A base de cálculo estimada pode ser por presunção absoluta, condicional ou mista. O IPTU é calculado mediante uma presunção mista, pois admite certos meios de prova contra a ‘verdade’ do valor lançado. As taxas, em geral, são presunções absolutas, se baseadas corretamente no custeio da contraprestação.
Muitas leis municipais instituem a estimativa para certas atividades de serviços, tendo o legislador o cuidado de definir correlações para o seu cálculo. Apenas para dar um exemplo, a lei municipal pode instituir a estimativa do ISS na atividade de hospedagem, mas sem deixar de estabelecer a correlação com o valor normal da diária aplicada, o número de apartamentos e um percentual de ocupação. Temos, ao caso, uma presunção condicional, pois o sujeito passivo pode refutá-la se apresentar provas materiais que a contradizem.
O arbitramento não é modalidade de lançamento, mas, sim, uma técnica excepcionalmente utilizada para definir a base de cálculo de um tributo. Tem esta natureza de excepcionalidade porque o Código Tributário Nacional relaciona, por exaustão, os pressupostos que o permitem.

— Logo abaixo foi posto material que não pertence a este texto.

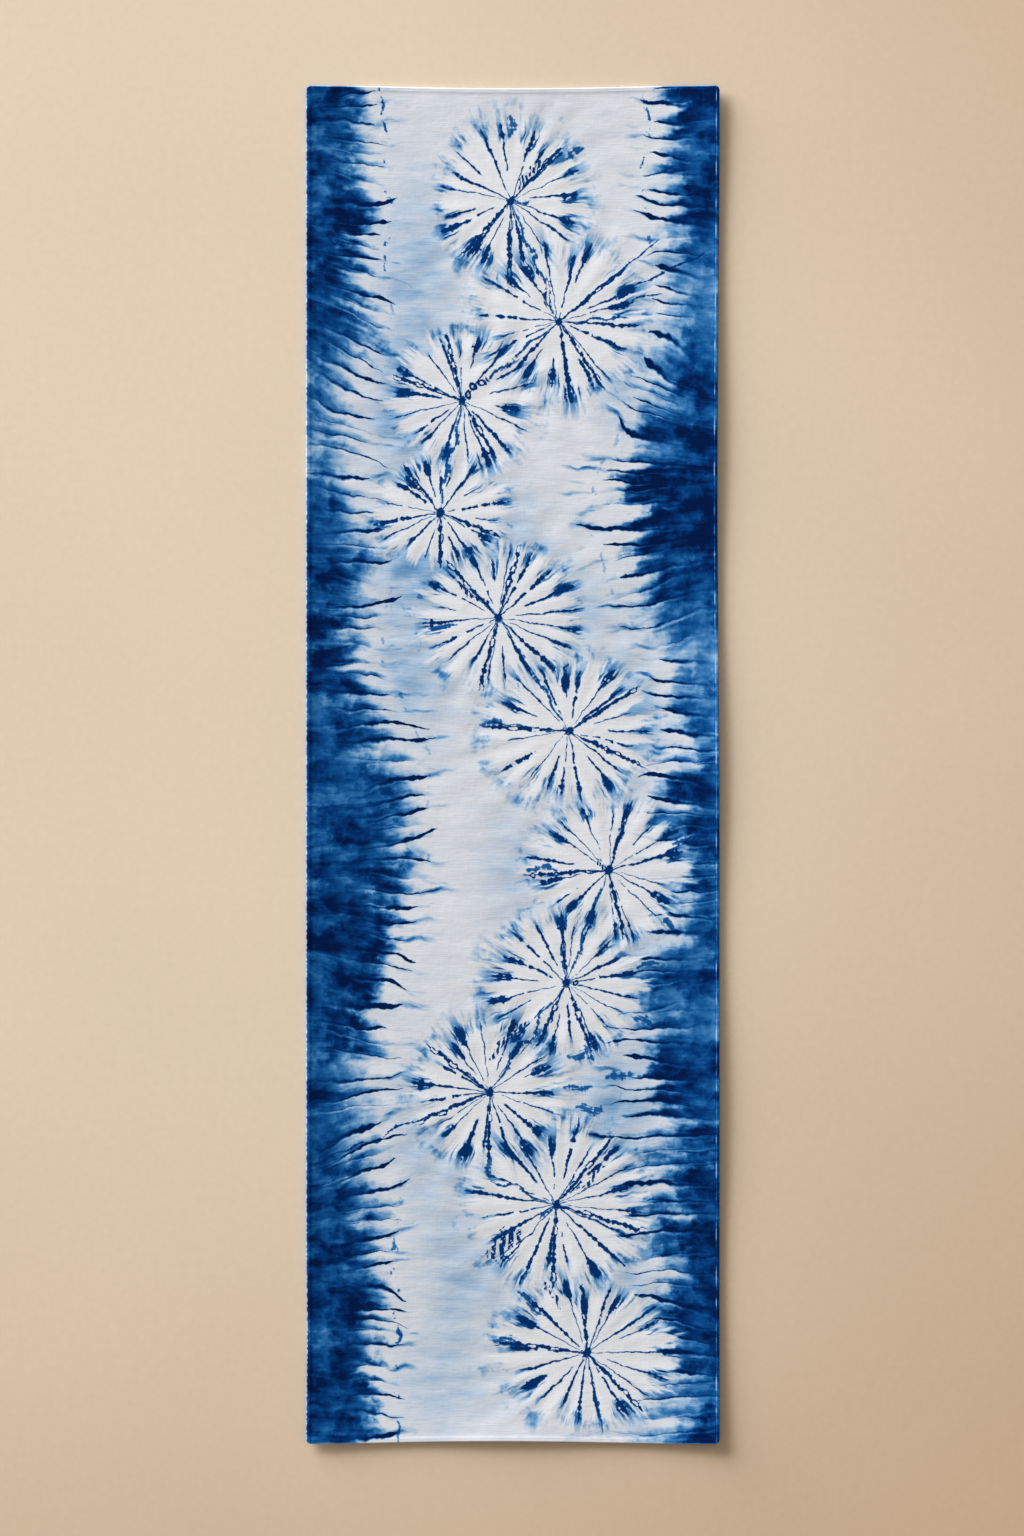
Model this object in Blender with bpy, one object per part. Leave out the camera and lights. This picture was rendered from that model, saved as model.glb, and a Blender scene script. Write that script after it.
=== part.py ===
"""A long narrow panel of indigo-dyed cotton with a narrow turned hem on all four sides.

It lies face up on a flat surface, with its length along Y and its width along X. The
middle of its underside touches z = 0, and the hemmed edges rise a little from there.
Units are metres and +Z is up. The origin is the middle of the underside.
"""

import bpy
import numpy as np

# Cut size of the finished panel, between its folded edges
LENGTH = 1.200
WIDTH = 0.365

# Cloth and hem
CLOTH_THICK = 0.0012
HEM_THICK = 0.0022
HEM_WIDTH = 0.0040
HEM_SLOPE = 0.0008
FOLD_RADIUS = 0.0011
FOLD_WALL_SHARE = 0.3
CORNER_RADIUS = 0.0030

# The edges rise from the surface over this distance, in uneven waves
LIFT_REACH = 0.060
LIFT_SWELL = 0.30
EDGE_LIFTS = {
    # edge: (height, waves along the edge)
    "left": (0.0012, 5),
    "right": (0.0018, 4),
    "bottom": (0.0018, 2),
    "top": (0.0012, 2),
}

# Where an edge bows in: shares are of that edge's length, from its left or lower end
EDGE_BOWS = {
    # edge: (centre share, reach share, depth)
    "left": (0.08, 0.07, 0.0006),
    "right": (0.71, 0.26, 0.0018),
    "bottom": (0.47, 0.47, 0.0022),
    "top": (0.50, 0.50, 0.0026),
}

# How the panel is divided: stations inwards from an edge, then even spans to the middle
EDGE_STATIONS = (0.0, 0.0004, 0.0012, 0.0040, 0.0048, 0.0150, 0.0350, 0.0600)
SPANS_ACROSS = 5
SPANS_ALONG = 13

# Average colour of the dyed face, as linear light, and how matt the cotton is
DYE_BLUE = (0.35, 0.41, 0.52, 1.0)
COTTON_ROUGHNESS = 0.85


def clear_scene():
    for obj in list(bpy.data.objects):
        bpy.data.objects.remove(obj, do_unlink=True)


def stations(size, spans):
    """Places across the whole panel, from minus half its size to plus half."""
    half = size / 2
    edge = -half + np.array(EDGE_STATIONS)
    middle = np.linspace(edge[-1], 0.0, spans + 1)[1:]
    lower = np.concatenate([edge, middle])
    return np.concatenate([lower, -lower[-2::-1]])


def bow(along, edge):
    """How far an edge lies inside the straight line: a raised cosine about its centre."""
    centre, reach, depth = EDGE_BOWS[edge]
    share = np.clip((along - centre) / reach, -1.0, 1.0)
    return depth * 0.5 * (1.0 + np.cos(np.pi * share))


def raised(along, distance, edge):
    """Height of the underside: the square of the nearness to an edge, wavy along it."""
    height, waves = EDGE_LIFTS[edge]
    nearness = np.clip(1.0 - distance / LIFT_REACH, 0.0, 1.0)
    wave = 1.0 + LIFT_SWELL * np.cos(2.0 * np.pi * waves * along)
    return height * wave * nearness**2


def fold_share(distance):
    """Half thickness of the folded edge as a share: a quarter circle of FOLD_RADIUS."""
    inward = np.clip(distance / FOLD_RADIUS, 0.0, 1.0)
    arc = np.sqrt(1.0 - (1.0 - inward) ** 2)
    return FOLD_WALL_SHARE + (1.0 - FOLD_WALL_SHARE) * arc


def rounded_corners(x, y, across, along):
    """Turns each square corner of CORNER_RADIUS into a quarter disc."""
    a = np.clip(1.0 - across / CORNER_RADIUS, 0.0, 1.0)
    b = np.clip(1.0 - along / CORNER_RADIUS, 0.0, 1.0)
    x = x - np.sign(x) * CORNER_RADIUS * a * (1.0 - np.sqrt(1.0 - b**2 / 2.0))
    y = y - np.sign(y) * CORNER_RADIUS * b * (1.0 - np.sqrt(1.0 - a**2 / 2.0))
    return x, y


def panel_surfaces():
    """Top and underside points on one grid, rows along Y and columns along X."""
    flat_x, flat_y = np.meshgrid(stations(WIDTH, SPANS_ACROSS), stations(LENGTH, SPANS_ALONG))
    share_x = flat_x / WIDTH + 0.5
    share_y = flat_y / LENGTH + 0.5
    from_left = WIDTH / 2 + flat_x
    from_right = WIDTH / 2 - flat_x
    from_bottom = LENGTH / 2 + flat_y
    from_top = LENGTH / 2 - flat_y
    across = np.minimum(from_left, from_right)
    along = np.minimum(from_bottom, from_top)
    distance = np.minimum(across, along)

    x, y = rounded_corners(flat_x, flat_y, across, along)
    x = x + bow(share_y, "left") * (1.0 - share_x) - bow(share_y, "right") * share_x
    y = y + bow(share_x, "bottom") * (1.0 - share_y) - bow(share_x, "top") * share_y
    x -= (x.min() + x.max()) / 2
    y -= (y.min() + y.max()) / 2

    side_lift = raised(share_y, from_left, "left") + raised(share_y, from_right, "right")
    end_lift = raised(share_x, from_bottom, "bottom") + raised(share_x, from_top, "top")
    lift = np.hypot(side_lift, end_lift)

    hem = np.clip((HEM_WIDTH + HEM_SLOPE - distance) / HEM_SLOPE, 0.0, 1.0)
    thick = CLOTH_THICK + (HEM_THICK - CLOTH_THICK) * hem
    open_share = (1.0 - fold_share(distance)) / 2
    top = np.stack([x, y, lift + thick * (1.0 - open_share)], axis=-1)
    underside = np.stack([x, y, lift + thick * open_share], axis=-1)
    return top, underside


def rim(rows, columns):
    """Grid indices round the panel, counter-clockwise from above."""
    index = np.arange(rows * columns).reshape(rows, columns)
    return np.concatenate([index[0, :-1], index[:-1, -1], index[-1, :0:-1], index[:0:-1, 0]])


def panel_mesh(name):
    """One closed body: the top, the underside, and a narrow wall at the fold."""
    top, underside = panel_surfaces()
    rows, columns = top.shape[:2]
    count = rows * columns
    index = np.arange(count).reshape(rows, columns)
    quads = np.stack([index[:-1, :-1], index[:-1, 1:], index[1:, 1:], index[1:, :-1]], axis=-1)
    quads = quads.reshape(-1, 4)
    edge = rim(rows, columns)
    following = np.roll(edge, -1)
    wall = np.stack([edge + count, following + count, following, edge], axis=-1)
    faces = np.concatenate([quads, quads[:, ::-1] + count, wall])
    points = np.concatenate([top.reshape(-1, 3), underside.reshape(-1, 3)])
    mesh = bpy.data.meshes.new(name)
    mesh.from_pydata(points.tolist(), [], faces.tolist())
    mesh.validate()
    mesh.shade_smooth()
    return mesh


def cotton_material(name):
    material = bpy.data.materials.new(name)
    material.use_nodes = True
    shader = material.node_tree.nodes["Principled BSDF"]
    shader.inputs["Base Color"].default_value = DYE_BLUE
    shader.inputs["Roughness"].default_value = COTTON_ROUGHNESS
    shader.inputs["Metallic"].default_value = 0.0
    return material


def build_panel():
    mesh = panel_mesh("dyed_cloth")
    mesh.materials.append(cotton_material("indigo_cotton"))
    panel = bpy.data.objects.new("dyed_cloth", mesh)
    bpy.context.scene.collection.objects.link(panel)


clear_scene()
build_panel()
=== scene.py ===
"""The looks of a long cotton panel, dyed with indigo in spider-web shibori and laid flat.

The panel is one closed surface worked out with numpy. Its dye is worked out in shader nodes
from the place on the cloth: bound webs with their spokes, the joins, blots and rings beside
them, two pleated side bands, and a pale haze between. The script is laid out as an add-on and
run as a script.
"""

import math

import bpy
import numpy as np
from bpy.props import FloatProperty, FloatVectorProperty, PointerProperty
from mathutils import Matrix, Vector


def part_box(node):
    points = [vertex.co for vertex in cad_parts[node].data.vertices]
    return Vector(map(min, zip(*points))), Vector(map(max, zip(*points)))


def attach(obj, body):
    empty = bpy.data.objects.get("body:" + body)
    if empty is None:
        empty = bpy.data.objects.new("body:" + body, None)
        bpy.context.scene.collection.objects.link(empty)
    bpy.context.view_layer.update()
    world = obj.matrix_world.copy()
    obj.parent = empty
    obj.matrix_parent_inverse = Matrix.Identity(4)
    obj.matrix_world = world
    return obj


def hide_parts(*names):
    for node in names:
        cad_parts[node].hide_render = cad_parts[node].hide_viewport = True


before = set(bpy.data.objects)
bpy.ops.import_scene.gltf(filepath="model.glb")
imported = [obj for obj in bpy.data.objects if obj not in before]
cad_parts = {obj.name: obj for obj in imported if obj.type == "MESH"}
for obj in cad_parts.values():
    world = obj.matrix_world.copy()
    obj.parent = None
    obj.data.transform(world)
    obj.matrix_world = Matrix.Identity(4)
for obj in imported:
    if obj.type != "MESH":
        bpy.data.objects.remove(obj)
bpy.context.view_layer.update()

bl_info = {
    "name": "Shibori Cloth",
    "version": (1, 0, 0),
    "blender": (4, 5, 0),
    "location": "View3D > Sidebar > Shibori Cloth",
    "description": "Makes a flat panel of indigo-dyed spider-web shibori and its studio",
    "category": "Add Mesh",
}

NODE = "dyed_cloth"
BODY = "root"
LOW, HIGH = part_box(NODE)
CLOTH_WIDTH = HIGH[0] - LOW[0]
CLOTH_LENGTH = HIGH[1] - LOW[1]

MM = 0.001
TURN = 2.0 * math.pi

# The photograph's frame, and where the cloth lies in it
PHOTO_WIDTH_PX = 1024
PHOTO_HEIGHT_PX = 1536
CLOTH_CENTRE_X_PX = 512.8
CLOTH_CENTRE_Y_PX = 764.7
CLOTH_LENGTH_PX = 1357.0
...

O arbitramento é, assim, permitido quando o sujeito passivo se omite e recusa prestar informações indispensáveis a determinação da base de cálculo ou quando tais informações, embora prestadas, não mereçam fé por falta de documentação apropriada.
O art. 148 do CTN esclarece a natureza sempre condicional da presunção fixada através do arbitramento, ao dizer ao final do texto: “... ressalvada, em caso de contestação, avaliação contraditória, administrativa ou judicial”. Como diz a Professora Misabel de Abreu Machado Derzi, “as presunções adotadas são juris tantum, admitindo outra avaliação contraditória”.
Em conclusão, bases de cálculo presumida, estimada e arbitrada são instrumentos jurídicos possíveis e legítimos, desde que tenham o devido amparo legal. Não são armas de confisco ou da sanha arrecadatória, quando procuram o caminho da capacidade contributiva do sujeito passivo e aplicada aos termos da lei.